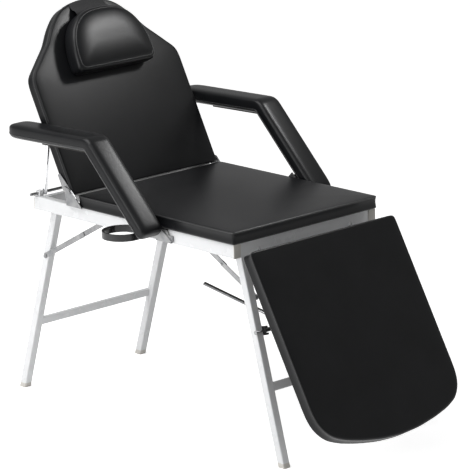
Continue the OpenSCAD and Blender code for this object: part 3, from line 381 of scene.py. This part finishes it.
def raised_form(outline, steps):
    """Raises an outline ring by ring into a closed form. A step is (how far it draws in, its level)."""
    bm = bmesh.new()
    face = bm.faces.new([bm.verts.new((x, y, 0)) for x, y in outline])
    middle, half = middle_and_half(outline)
    about = Matrix.Translation((-middle[0], -middle[1], 0))
    draw, level = steps[0]
    bmesh.ops.translate(bm, vec=(0, 0, level), verts=face.verts)
    bmesh.ops.scale(bm, vec=[1 - draw / half[0], 1 - draw / half[1], 1], space=about, verts=face.verts)
    for new_draw, new_level in steps[1:]:
        face = drawn_out(bm, face)
        scale = [(half[k] - new_draw) / (half[k] - draw) for k in (0, 1)]
        bmesh.ops.scale(bm, vec=[*scale, 1], space=about, verts=face.verts)
        bmesh.ops.translate(bm, vec=(0, 0, new_level - level), verts=face.verts)
        draw, level = new_draw, new_level
    bmesh.ops.poke(bm, faces=[face])
    return bm


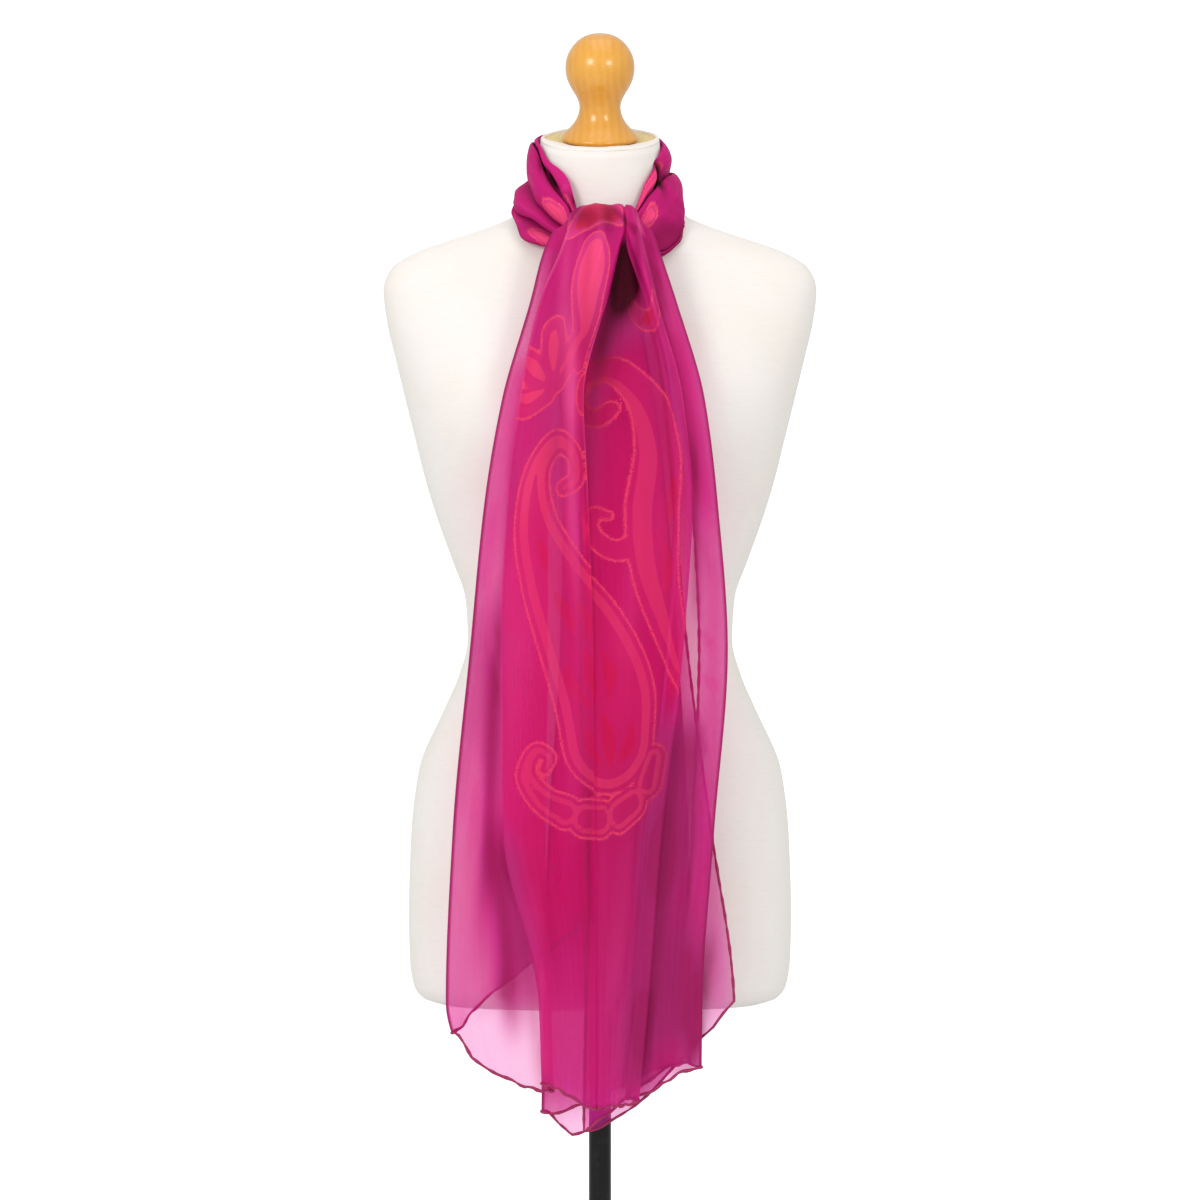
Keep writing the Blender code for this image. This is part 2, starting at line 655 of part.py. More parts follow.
def main():
    clear_scene()
    magenta = (0.55, 0.015, 0.14)
    torso()
    neck_cap()
    knob()
    pole()
    base()
    wrap("wrap_left", -WRAP_FIRST, -WRAP_SEAM + SEAM_GAP_DEG, SIDE_STEPS, SIDE_RATE, magenta)
    wrap("wrap_back", -WRAP_SEAM, -360 + WRAP_SEAM, BACK_STEPS, 1.0, magenta)
    wrap("wrap_right", WRAP_FIRST, WRAP_SEAM - SEAM_GAP_DEG, SIDE_STEPS, SIDE_RATE, magenta)
    front_fall(magenta)
    back_fall(magenta)


main()
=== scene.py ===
"""The looks of a long chiffon scarf tied at the throat of a dress form.

The scarf's stretches are sheets laid out from the same lines as the solids, with finer folds,
creases and rolled hems. Each sheet knows where it lies in the flat cloth, so the woven motifs
follow it through its folds. The form, its cap and knob and the stand are turned bodies.
"""

import math
from collections import namedtuple

import bpy
import numpy as np
from bpy.props import FloatProperty, FloatVectorProperty, PointerProperty
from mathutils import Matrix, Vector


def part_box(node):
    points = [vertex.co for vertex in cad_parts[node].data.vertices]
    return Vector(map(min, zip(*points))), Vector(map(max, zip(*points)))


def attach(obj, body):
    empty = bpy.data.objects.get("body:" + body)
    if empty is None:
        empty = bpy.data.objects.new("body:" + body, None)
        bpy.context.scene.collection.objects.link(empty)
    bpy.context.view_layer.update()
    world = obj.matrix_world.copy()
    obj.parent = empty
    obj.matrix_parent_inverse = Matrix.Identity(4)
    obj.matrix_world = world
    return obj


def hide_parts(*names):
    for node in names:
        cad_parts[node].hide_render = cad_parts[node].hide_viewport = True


bl_info = {
    "name": "Chiffon scarf on a dress form",
    "version": (1, 0, 0),
    "blender": (4, 5, 0),
    "location": "3D View > Sidebar > Scarf",
    "description": "Builds a sheer scarf with woven motifs, and the dress form that it hangs on",
    "category": "Object",
}

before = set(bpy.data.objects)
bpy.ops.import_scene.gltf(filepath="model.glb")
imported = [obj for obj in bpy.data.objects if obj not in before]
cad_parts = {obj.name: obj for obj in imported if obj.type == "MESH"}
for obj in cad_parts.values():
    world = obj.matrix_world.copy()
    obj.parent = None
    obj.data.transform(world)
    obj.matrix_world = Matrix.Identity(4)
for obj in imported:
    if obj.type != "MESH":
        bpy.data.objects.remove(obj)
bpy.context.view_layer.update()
MM = 0.001


# ================================================================ curves and tables
def table(row_type, *rows):
    return [row_type(*row) for row in rows]


def cubic(values, tangent, i, t, step=1.0):
    """The curve from value i to the next that keeps both their tangents, a share t along it."""
    return (
        values[i] * (1 + 2 * t) * (1 - t) ** 2
        + tangent[i] * step * t * (1 - t) ** 2
        + values[i + 1] * t * t * (3 - 2 * t)
        + tangent[i + 1] * step * t * t * (t - 1)
    )


def curve_through(stops, values, at):
    """A smooth curve through the values that doesn't overshoot them; the stops rise."""
    stops, values = np.asarray(stops, float), np.asarray(values, float)
    step = np.diff(stops)
    slope = np.diff(values) / step
    tangent = np.zeros_like(values)
    tangent[0], tangent[-1] = slope[0], slope[-1]
    for i in range(1, len(values) - 1):
        if slope[i - 1] * slope[i] > 0:
            before, after = 2 * step[i] + step[i - 1], step[i] + 2 * step[i - 1]
            tangent[i] = (before + after) / (before / slope[i - 1] + after / slope[i])
    at = np.clip(at, stops[0], stops[-1])
    i = np.clip(np.searchsorted(stops, at, side="right") - 1, 0, len(step) - 1)
    return cubic(values, tangent, i, (at - stops[i]) / step[i], step[i])


def spline_through(values, at):
    """A rounder curve through evenly placed values, whose tangents come from both neighbours."""
    i = np.clip(np.floor(at).astype(int), 0, len(values) - 2)
    return cubic(values, np.gradient(values), i, at - i)


def column(rows, name, key, at):
    """The value of one column of a table at places between its rows."""
    stops = [getattr(row, key) for row in rows]
    return curve_through(stops, [getattr(row, name) for row in rows], at)


def rounded(points, steps):
    """A curve that rounds the corners of a line of points, with as many steps at each."""
    points = np.asarray(points, float)
    middles = (points[:-1] + points[1:]) / 2
    t = (np.arange(1, steps + 1) / steps)[:, None]
    made = [points[:1], middles[:1]]
    for before, corner, after in zip(middles, points[1:-1], middles[1:]):
        made.append(before * (1 - t) ** 2 + 2 * corner * t * (1 - t) + after * t * t)
    made.append(points[-1:])
    return np.concatenate(made)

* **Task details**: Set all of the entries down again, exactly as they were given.

* **Solution for this problem**:
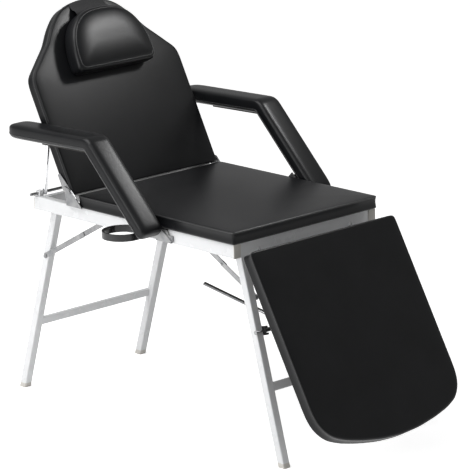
Continue the OpenSCAD and Blender code for this object: part 3, from line 381 of scene.py. This part finishes it.
def raised_form(outline, steps):
    """Raises an outline ring by ring into a closed form. A step is (how far it draws in, its level)."""
    bm = bmesh.new()
    face = bm.faces.new([bm.verts.new((x, y, 0)) for x, y in outline])
    middle, half = middle_and_half(outline)
    about = Matrix.Translation((-middle[0], -middle[1], 0))
    draw, level = steps[0]
    bmesh.ops.translate(bm, vec=(0, 0, level), verts=face.verts)
    bmesh.ops.scale(bm, vec=[1 - draw / half[0], 1 - draw / half[1], 1], space=about, verts=face.verts)
    for new_draw, new_level in steps[1:]:
        face = drawn_out(bm, face)
        scale = [(half[k] - new_draw) / (half[k] - draw) for k in (0, 1)]
        bmesh.ops.scale(bm, vec=[*scale, 1], space=about, verts=face.verts)
        bmesh.ops.translate(bm, vec=(0, 0, new_level - level), verts=face.verts)
        draw, level = new_draw, new_level
    bmesh.ops.poke(bm, faces=[face])
    return bm


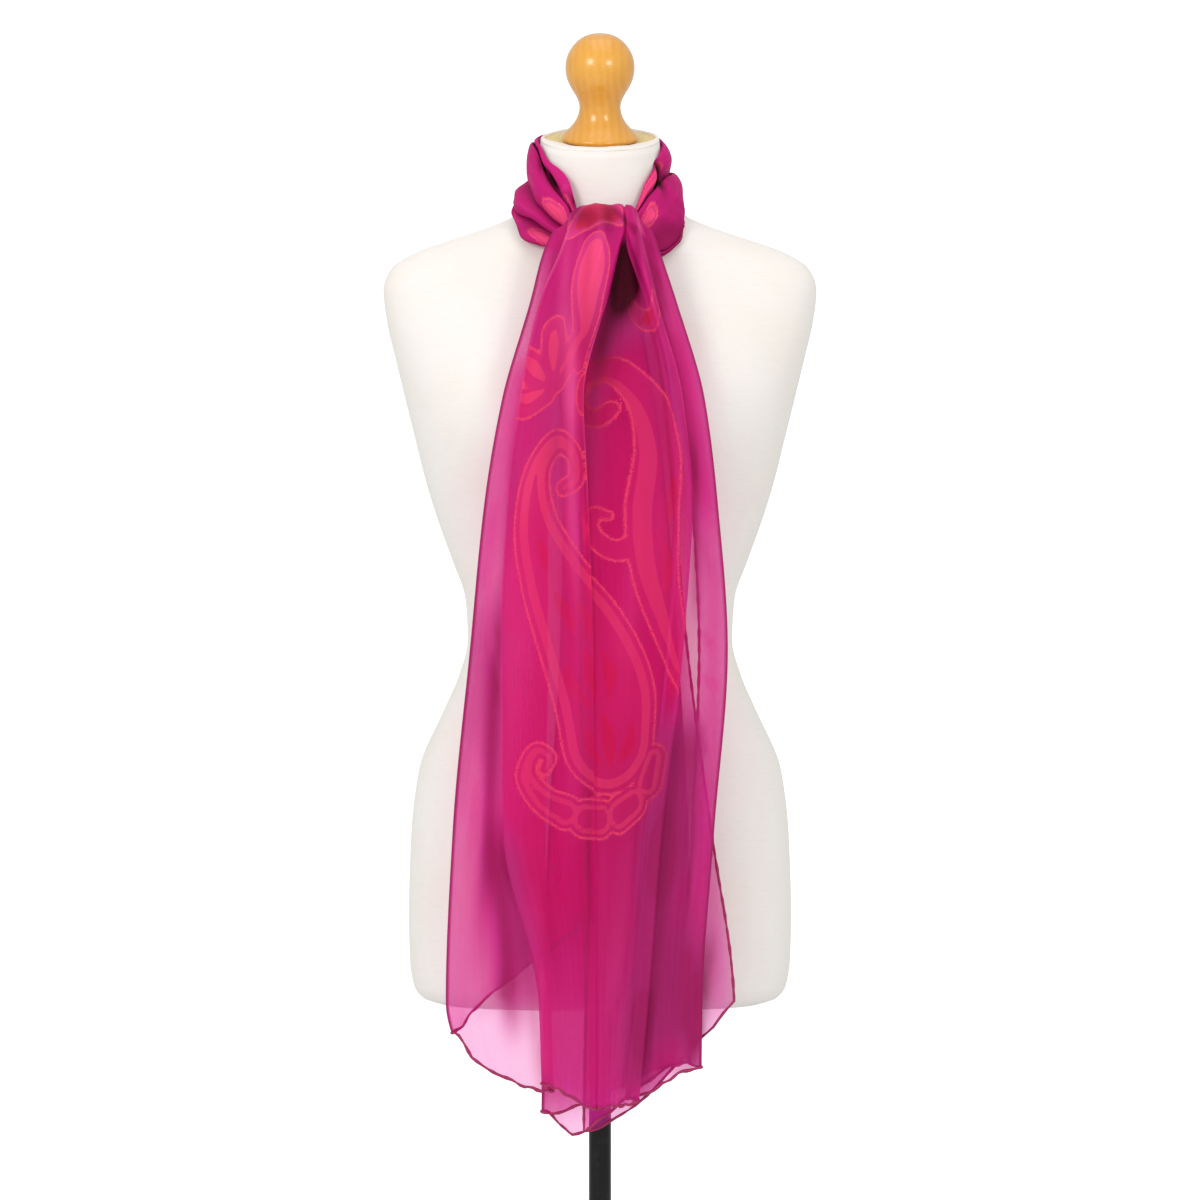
Keep writing the Blender code for this image. This is part 2, starting at line 655 of part.py. More parts follow.
def main():
    clear_scene()
    magenta = (0.55, 0.015, 0.14)
    torso()
    neck_cap()
    knob()
    pole()
    base()
    wrap("wrap_left", -WRAP_FIRST, -WRAP_SEAM + SEAM_GAP_DEG, SIDE_STEPS, SIDE_RATE, magenta)
    wrap("wrap_back", -WRAP_SEAM, -360 + WRAP_SEAM, BACK_STEPS, 1.0, magenta)
    wrap("wrap_right", WRAP_FIRST, WRAP_SEAM - SEAM_GAP_DEG, SIDE_STEPS, SIDE_RATE, magenta)
    front_fall(magenta)
    back_fall(magenta)


main()
=== scene.py ===
"""The looks of a long chiffon scarf tied at the throat of a dress form.

The scarf's stretches are sheets laid out from the same lines as the solids, with finer folds,
creases and rolled hems. Each sheet knows where it lies in the flat cloth, so the woven motifs
follow it through its folds. The form, its cap and knob and the stand are turned bodies.
"""

import math
from collections import namedtuple

import bpy
import numpy as np
from bpy.props import FloatProperty, FloatVectorProperty, PointerProperty
from mathutils import Matrix, Vector


def part_box(node):
    points = [vertex.co for vertex in cad_parts[node].data.vertices]
    return Vector(map(min, zip(*points))), Vector(map(max, zip(*points)))


def attach(obj, body):
    empty = bpy.data.objects.get("body:" + body)
    if empty is None:
        empty = bpy.data.objects.new("body:" + body, None)
        bpy.context.scene.collection.objects.link(empty)
    bpy.context.view_layer.update()
    world = obj.matrix_world.copy()
    obj.parent = empty
    obj.matrix_parent_inverse = Matrix.Identity(4)
    obj.matrix_world = world
    return obj


def hide_parts(*names):
    for node in names:
        cad_parts[node].hide_render = cad_parts[node].hide_viewport = True


bl_info = {
    "name": "Chiffon scarf on a dress form",
    "version": (1, 0, 0),
    "blender": (4, 5, 0),
    "location": "3D View > Sidebar > Scarf",
    "description": "Builds a sheer scarf with woven motifs, and the dress form that it hangs on",
    "category": "Object",
}

before = set(bpy.data.objects)
bpy.ops.import_scene.gltf(filepath="model.glb")
imported = [obj for obj in bpy.data.objects if obj not in before]
cad_parts = {obj.name: obj for obj in imported if obj.type == "MESH"}
for obj in cad_parts.values():
    world = obj.matrix_world.copy()
    obj.parent = None
    obj.data.transform(world)
    obj.matrix_world = Matrix.Identity(4)
for obj in imported:
    if obj.type != "MESH":
        bpy.data.objects.remove(obj)
bpy.context.view_layer.update()
MM = 0.001


# ================================================================ curves and tables
def table(row_type, *rows):
    return [row_type(*row) for row in rows]


def cubic(values, tangent, i, t, step=1.0):
    """The curve from value i to the next that keeps both their tangents, a share t along it."""
    return (
        values[i] * (1 + 2 * t) * (1 - t) ** 2
        + tangent[i] * step * t * (1 - t) ** 2
        + values[i + 1] * t * t * (3 - 2 * t)
        + tangent[i + 1] * step * t * t * (t - 1)
    )


def curve_through(stops, values, at):
    """A smooth curve through the values that doesn't overshoot them; the stops rise."""
    stops, values = np.asarray(stops, float), np.asarray(values, float)
    step = np.diff(stops)
    slope = np.diff(values) / step
    tangent = np.zeros_like(values)
    tangent[0], tangent[-1] = slope[0], slope[-1]
    for i in range(1, len(values) - 1):
        if slope[i - 1] * slope[i] > 0:
            before, after = 2 * step[i] + step[i - 1], step[i] + 2 * step[i - 1]
            tangent[i] = (before + after) / (before / slope[i - 1] + after / slope[i])
    at = np.clip(at, stops[0], stops[-1])
    i = np.clip(np.searchsorted(stops, at, side="right") - 1, 0, len(step) - 1)
    return cubic(values, tangent, i, (at - stops[i]) / step[i], step[i])


def spline_through(values, at):
    """A rounder curve through evenly placed values, whose tangents come from both neighbours."""
    i = np.clip(np.floor(at).astype(int), 0, len(values) - 2)
    return cubic(values, np.gradient(values), i, at - i)


def column(rows, name, key, at):
    """The value of one column of a table at places between its rows."""
    stops = [getattr(row, key) for row in rows]
    return curve_through(stops, [getattr(row, name) for row in rows], at)


def rounded(points, steps):
    """A curve that rounds the corners of a line of points, with as many steps at each."""
    points = np.asarray(points, float)
    middles = (points[:-1] + points[1:]) / 2
    t = (np.arange(1, steps + 1) / steps)[:, None]
    made = [points[:1], middles[:1]]
    for before, corner, after in zip(middles, points[1:-1], middles[1:]):
        made.append(before * (1 - t) ** 2 + 2 * corner * t * (1 - t) + after * t * t)
    made.append(points[-1:])
    return np.concatenate(made)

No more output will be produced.